Closely related to the challenge to the consultation exercise was the further challenge by Talk Fracking that the scientific material in the Mobbs Report was an obviously material consideration which the SoS should have taken into account. Given Dove J’s conclusion that a reasonable member of the public would have considered that the nature and scope of the consultation included the substance and merits of the policy, the Talk Fracking material was obviously material. This material was capable of having a direct bearing on a key element of the evidence base for the proposed policy and its relationship to climate change effects. Dove J concluded that against the background of the nature and scope of the decision to be taken, as derived from the publicly available documentation, it was unlawful to leave this material out of account.

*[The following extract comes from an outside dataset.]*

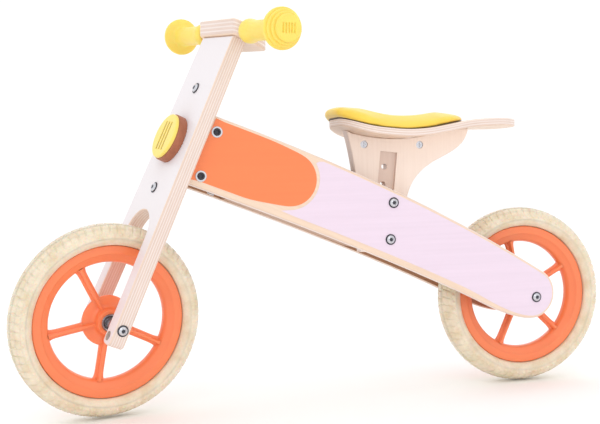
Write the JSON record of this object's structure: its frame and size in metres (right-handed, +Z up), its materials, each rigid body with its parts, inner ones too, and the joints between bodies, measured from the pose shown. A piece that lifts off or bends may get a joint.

Talk Fracking’s submission in relation to the obligation to give effect to its Climate Change Act obligations failed, with Dove J concluding that the revisions to the NPPF have no impact on the Government’s obligation to meet the CCC’s tests, which remain in place and will have to be met. On individual decisions, decision-makers would be able to depart from the in-principle support for fracking if the evidence in a particular case outweighed that in-principle support. The fourth ground of challenge relating to Strategic Environmental Assessment also failed on the basis that the NPPF is not required by law and therefore not subject to the SEA process.

Given the basis upon which the Talk Fracking challenge was successful, it is anticipated that in considering appropriate steps to remedy the legal errors identified, the parties will be discussing a further process of consultation. The nature and scope of that consultation is likely to be a more contentious issue upon which to reach agreement.